What do the native people have to say about Uxua Casa Hotel and what is their involvement with it?

From the day we opened, we registered every worker as an employee and promised they would not be laid off (our early hires naturally did not believe it), and we just asked that they work very hard. We made the business work and gained a lot of credibility in town after operating a year, and our staff began to trust us, gaining stable incomes. They have made no secret around town that this has changed their lives, allowing them to plan their futures, buy homes, invest in their children’s education, etc. We have also maintained goodwill by introducing benefits like profit-sharing, education and a healthcare program which were unheard of in this town until recently. All these things slowly are becoming more common in the area, but we’ve really been the catalyst.

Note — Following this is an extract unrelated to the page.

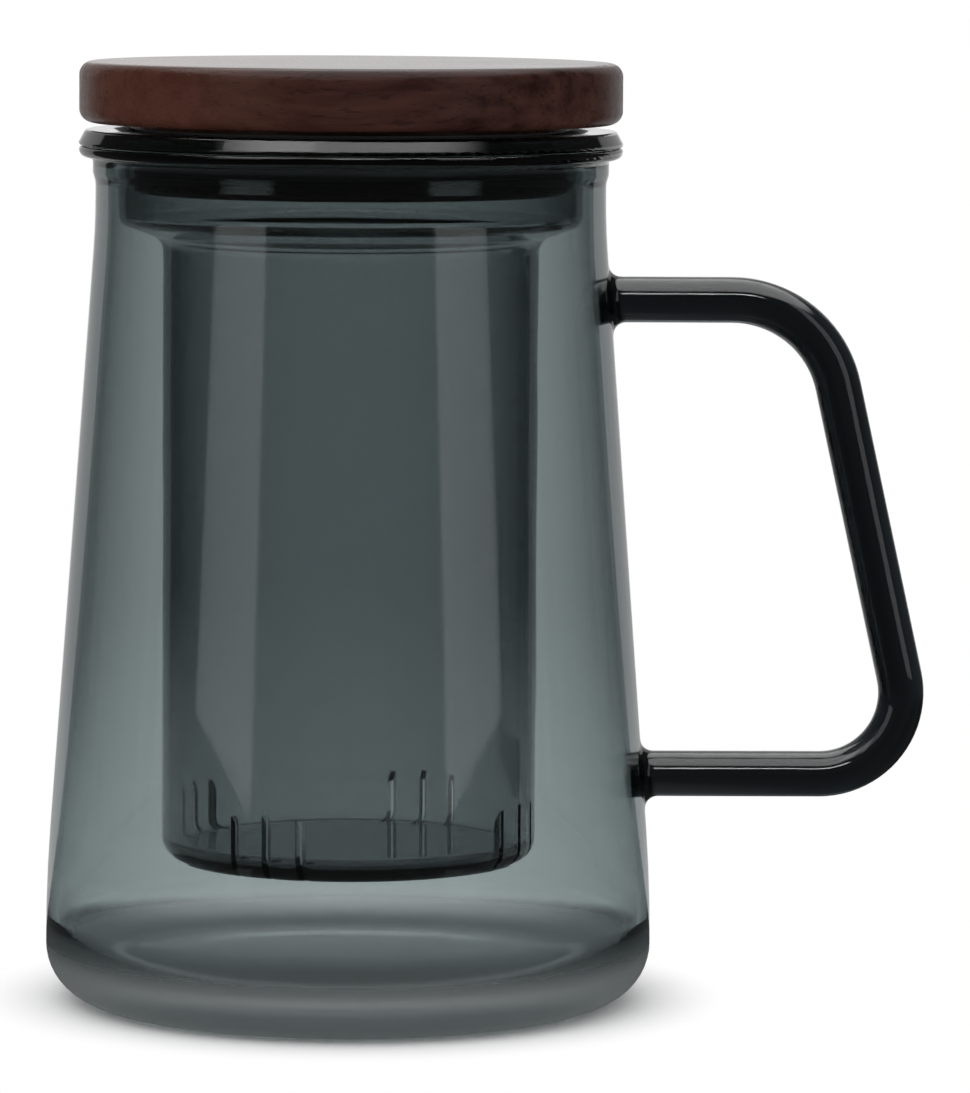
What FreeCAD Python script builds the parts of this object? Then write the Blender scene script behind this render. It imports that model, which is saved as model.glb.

We also identified from the start, a need to show support for the overall community, not just in the role of employer. We are committed to buying locally and we’ve helped develop organic farming and flower farming in the area. We contribute by supporting the preservation of the Atlantic rainforest and the local beaches, but by far the most visible and I think, appreciated community effort we’ve done has been our underwriting of the local academy of Capoeira (a mix of martial arts and dance). Bahians are proud of this sport, which has its origins here, so we pay a professor to teach it to all the local children, regardless of whether they can pay. The people of town really appreciate that.

Uxua Casa Hotel is not just a luxury five-star hotel business or a great example of sustainable tourism. Out of Wilbert Das’s organic project, a financially and socially happy community has flourished in what was once just a poor small fishing village in Trancoso. He’s also managed to create an addictive aura about Uxua Casa Hotel that his guests can’t resist revisiting time and again and has meshed design and creativity into every corner. And both are definitely achievements worth raising a Caipirinha.